Scripts that build objects:
___

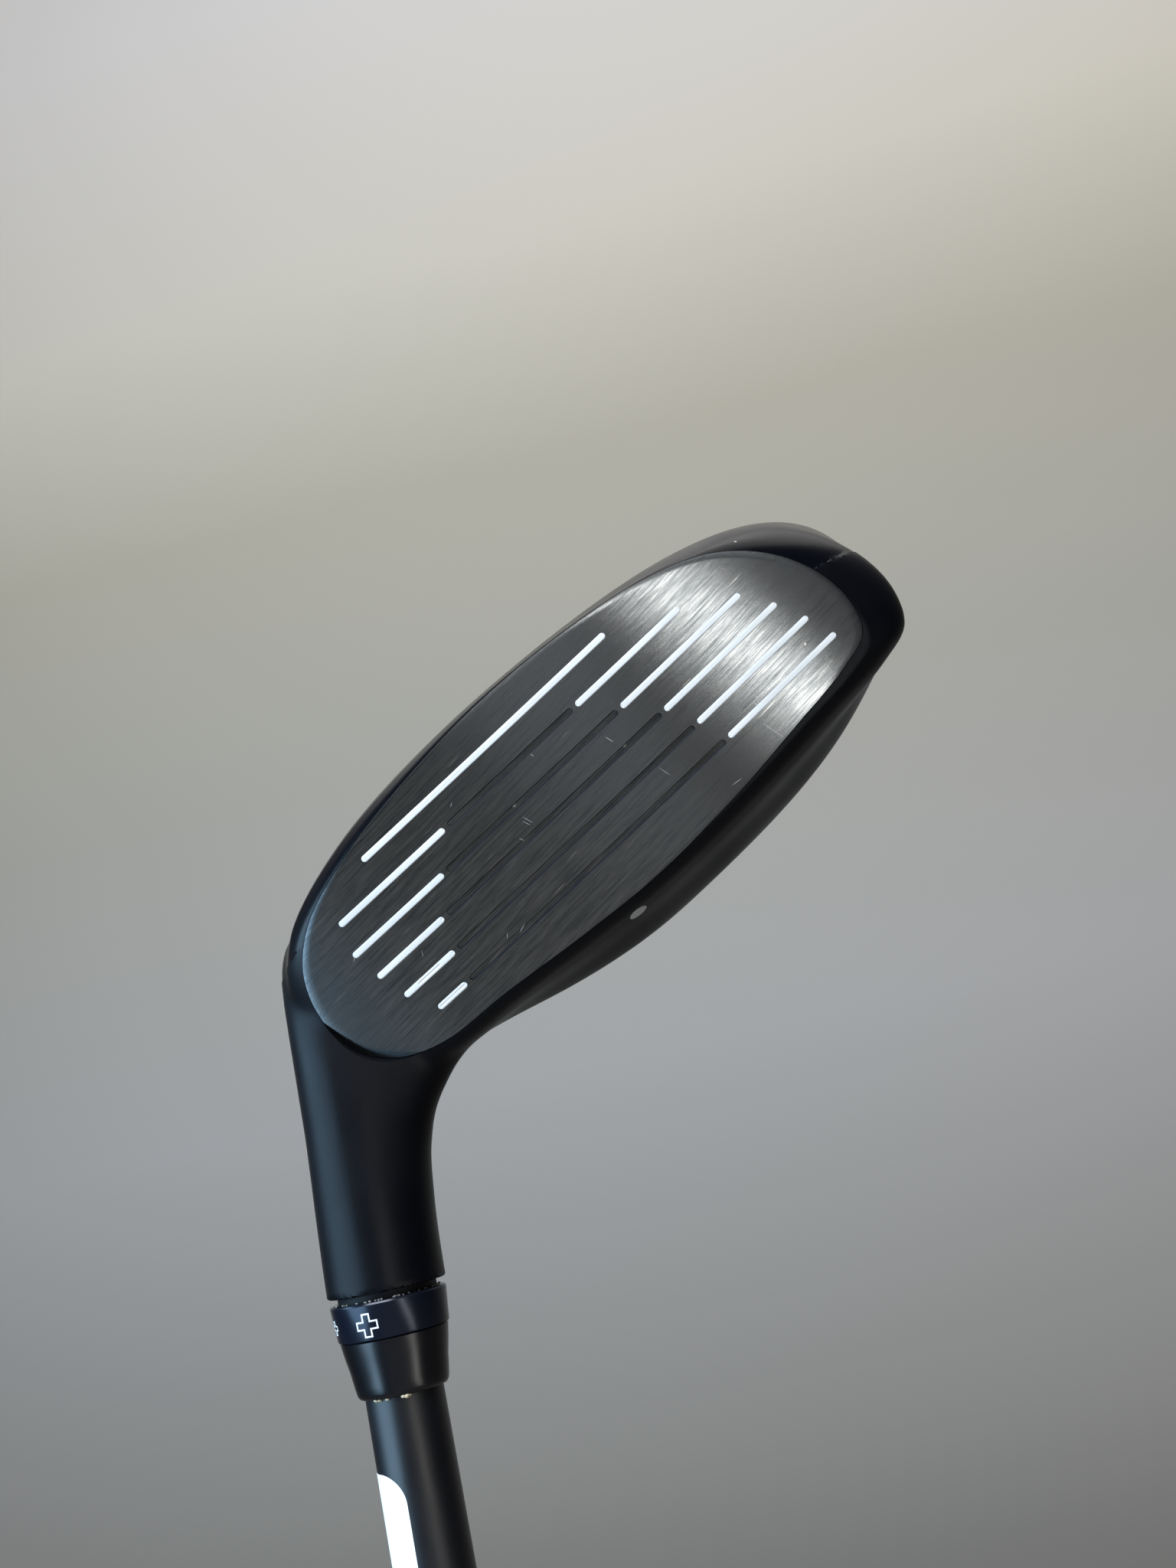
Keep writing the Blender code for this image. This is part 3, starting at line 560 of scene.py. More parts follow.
crown_tree = tree_of(head.data)
nothing_selected()
bpy.ops.mesh.primitive_circle_add(vertices=40, radius=DOT_R * MM, fill_type="TRIFAN")
dot = named("alignment_dot")
edit_all()
bpy.ops.mesh.subdivide(number_cuts=3)
edit_done()
for vertex in dot.data.vertices:
    x, y, z = vertex.co / MM
    start = ADDRESS @ Vector((DOT_AT[0] + x, DOT_AT[1] + 6.0, DOT_AT[2] + y))
    down = ADDRESS.to_3x3() @ Vector((0.0, -1.0, 0.0))
    place, normal = crown_tree.ray_cast(start, down.normalized())[:2]
    vertex.co = place + normal * 0.015 * MM
applied(dot, "SOLIDIFY", thickness=0.05 * MM, offset=-1.0)
smooth(dot, 50)
coat(dot, finish_of("dot_ink", (0.42, 0.43, 0.43), 0.5, grain=6.0, bump=0.000004))
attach(dot, "head")


# ---------------------------------------------------------------- face insert
# A cup of high-strength steel is pressed into the front of the head. Its face is brushed along the
# score lines and darkened; the score lines are cut with round ends, one low row and five rows of three.
ROW_PITCH, SLOT_WIDTH, SLOT_DEPTH = 4.07, 0.86, 0.4
LOW_ROW = (-20.0, 21.5)
TOE_ENDS = (-29.2, -36.1, -38.8, -40.7, -42.0)
HEEL_ENDS = (29.3, 30.8, 30.4, 29.6, 27.6)
INNER_ENDS = (11.3, 15.3, 19.1, 21.1, 22.8)
LAND = 1.4                     # between neighbouring slots in a row
# A slot's sides slope in toward its floor: height from the face, share of the slot's width
SLOT_LEVELS = ((0.3, 0.02), (0.3, 1.3), (-SLOT_DEPTH, 0.68), (-SLOT_DEPTH, 0.02))

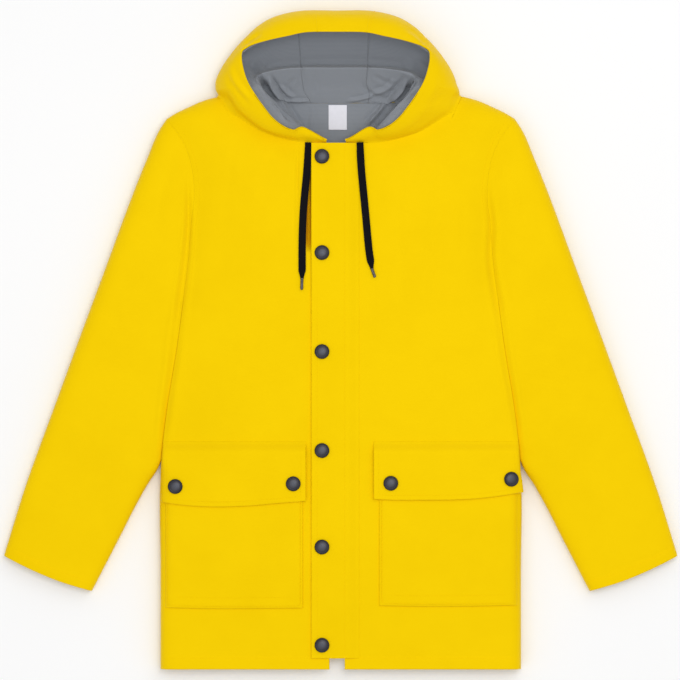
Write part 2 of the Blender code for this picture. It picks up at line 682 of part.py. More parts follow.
def make_hood(materials, collection):
    sheet = hood_sheet((0, 0.5, *HOOD_ROWS))
    make_panels("hood", sheet, WALL, materials["yellow"], collection)


def hood_inside(at, from_rim, offset):
    """A point inside the hood's wall: this far from the rim, and this far in from its outer face."""
    near = hood_sheet((at - 0.05, at, at + 0.05), 60)
    normal = facing_up(near)[1]
    index = int(np.searchsorted(lengths(near[1])[1:], from_rim))
    return near[1, index] - normal[index] * offset


def lining_section(at):
    """Points of one lining section in millimetres, from the neck seam over the crest to the rim."""
    row = row_between(LINING_SECTIONS, at)
    crown = 1 - ease((at - CROWN_LINING_ROW) / CROWN_LINING_ROWS)
    depth = WALL + LINING_WALL + 4 * SEAM_GAP
    hood_row = max(row[HOOD_ROW], 0.06)
    band = hood_inside(hood_row, SIDE_BAND_DEPTH + (BAND_DEPTH - SIDE_BAND_DEPTH) * crown, depth)
    rim = hood_inside(hood_row, RIM_MARGIN, depth)
    rising = at_lengths(smooth([row[INNER_END], row[SLOPE], row[CREST]]), np.linspace(0, 1, 6))
    down = smooth([row[CREST], row[CREASE], row[FLOOR], band, rim])
    falling = at_lengths(down, np.linspace(0, 1, 11))
    return np.concatenate([rising, falling[1:]])


def make_lining(materials, collection):
    sheet = np.array([lining_section(at) for at in (0, 0.5, *LINING_ROWS)])
    sheet[0, :, 0] = 0
    make_panels("hood_lining", sheet, LINING_WALL, materials["lining"], collection)


def slab(name, corner, opposite, material, collection):
    """A flat rectangular piece between two corners in millimetres."""
    bm = bmesh.new()
    bmesh.ops.create_cube(bm, size=1)
    corner, opposite = np.array(corner) * MM, np.array(opposite) * MM
    for vert in bm.verts:
        vert.co = (corner + opposite) / 2 + np.array(vert.co) * (opposite - corner)
    return add_object(name, bm, material, collection)


def make_neck(materials, collection):
    bottom = WALL + SEAM_GAP
    top = bottom + LINING_WALL
    slab(
        "neck_lining",
        (-NECK_LINING_HALF, NECK_LINING_BOTTOM_Y, bottom),
        (NECK_LINING_HALF, NECK_LINING_TOP_Y, top),
        materials["lining"],
        collection,
    )
    slab(
        "label",
        (LABEL_LEFT, LABEL_BOTTOM_Y, top + SEAM_GAP),
        (LABEL_RIGHT, LABEL_TOP_Y, top + SEAM_GAP + LABEL_WALL),
        materials["label"],
        collection,
    )


# ---- drawcords -----------------------------------------------------------------------------

def cord_lift(x):
    """How far a cord's underside stands off the fronts' face: it rides on the placket beside its edge."""
    beside = ease((x - CORD_WIDTH / 2 - PLACKET_RIGHT - 1) / 4) if x > 0 else 1.0
    return ON_FRONT + 0.1 + ON_PIECE * (1 - beside)


def cord_centres(name, count=12):
    """Middle points of a drawcord in millimetres, from its slot to its tip."""
    plan = at_lengths(smooth(CORD_ROUTES[name]), np.linspace(0, 1, count))
    heights = [height_at(x, y) + cord_lift(x) + CORD_THICKNESS / 2 for x, y in plan]
    return np.concatenate([plan, np.array(heights)[:, None]], axis=1)


def round_curve(name, centres, radius, material, collection):
    """A curve through middle points in millimetres, with a round bevel and filled caps."""
    data = bpy.data.curves.new(name, "CURVE")
    data.dimensions = "3D"
    data.twist_mode = "Z_UP"
    data.bevel_depth = radius * MM
    data.bevel_resolution = 2
    data.use_fill_caps = True
    spline = data.splines.new("POLY")
    spline.points.add(len(centres) - 1)
    for point, centre in zip(spline.points, centres):
        point.co = (*(centre * MM), 1)
    data.materials.append(material)
    obj = bpy.data.objects.new(name, data)
    collection.objects.link(obj)
    return obj


def flat_cord(name, centres, material, collection):
    """A flat cord with round edges: a round curve, extruded sideways, that narrows towards its tip."""
    data = round_curve(name, centres, CORD_THICKNESS / 2, material, collection).data
    data.extrude = (CORD_WIDTH - CORD_THICKNESS) / 2 * MM
    to_end = np.linalg.norm(centres - centres[-1], axis=1)
    for point, left in zip(data.splines[0].points, to_end):
        point.tilt = math.pi / 2
        point.radius = 1 - 0.5 * (1 - ease(left / CORD_TAPER))


def cord_tip(name, start, end, material, collection):
    """A small tube from the cord's end to the tip's own, lying on the front."""
    ends = [np.array([x, y, height_at(x, y) + SEAM_GAP + TIP_RADIUS]) for x, y in (start, end)]
    along = (ends[1] - ends[0]) / np.linalg.norm(ends[1] - ends[0])
    ends[0] += along * 2 * SEAM_GAP
    round_curve(name, np.array(ends), TIP_RADIUS, material, collection)


def make_cords(materials, collection):
    for name, tip_end in TIP_ENDS.items():
        centres = cord_centres(name)
        flat_cord("drawcord_" + name, centres, materials["cord"], collection)
        cord_tip("cord_tip_" + name, centres[-1, :2], tip_end, materials["tip"], collection)


def main():
    clear_scene()
    collection = bpy.data.collections.new("parka")
    bpy.context.scene.collection.children.link(collection)
    materials = make_materials()
    make_body(materials, collection)
    make_front_details(materials, collection)
    make_snaps(materials, collection)
    make_hood(materials, collection)
    make_lining(materials, collection)
    make_neck(materials, collection)
    make_cords(materials, collection)


main()
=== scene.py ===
"""How a child's hooded raincoat looks, laid flat on its back: cloth shells with their creases, seams,
stitching, snaps and drawcords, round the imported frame.

All tables are in millimetres from the middle of the laid coat, in the frame's own axes: +X is the
wearer's left, +Y runs from the hem to the hood, and the coat lies on z = 0. Outlines are given for the
+X half and mirrored for the other.
"""

import math

import bmesh
import bpy
import numpy as np
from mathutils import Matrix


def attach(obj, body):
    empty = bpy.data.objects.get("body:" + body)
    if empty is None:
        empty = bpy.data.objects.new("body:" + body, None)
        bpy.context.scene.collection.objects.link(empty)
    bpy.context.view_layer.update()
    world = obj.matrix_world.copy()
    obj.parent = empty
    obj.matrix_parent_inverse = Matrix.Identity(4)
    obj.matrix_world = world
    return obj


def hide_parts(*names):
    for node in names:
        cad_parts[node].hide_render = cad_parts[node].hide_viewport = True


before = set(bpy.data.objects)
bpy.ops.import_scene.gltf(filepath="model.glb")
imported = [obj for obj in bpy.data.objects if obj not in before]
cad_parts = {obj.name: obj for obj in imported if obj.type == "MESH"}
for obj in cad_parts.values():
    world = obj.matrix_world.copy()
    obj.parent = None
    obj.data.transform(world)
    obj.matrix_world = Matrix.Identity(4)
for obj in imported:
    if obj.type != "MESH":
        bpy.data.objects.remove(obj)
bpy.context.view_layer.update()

MM = 0.001

SIDES = (("right", -1), ("left", 1))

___

## PROBLEM:
Your answer should consist only of the lines from the one with "obj.data.transform(world)" through the end of the data above, reproduced exactly.

## SOLUTION:
    obj.data.transform(world)
    obj.matrix_world = Matrix.Identity(4)
for obj in imported:
    if obj.type != "MESH":
        bpy.data.objects.remove(obj)
bpy.context.view_layer.update()

MM = 0.001

SIDES = (("right", -1), ("left", 1))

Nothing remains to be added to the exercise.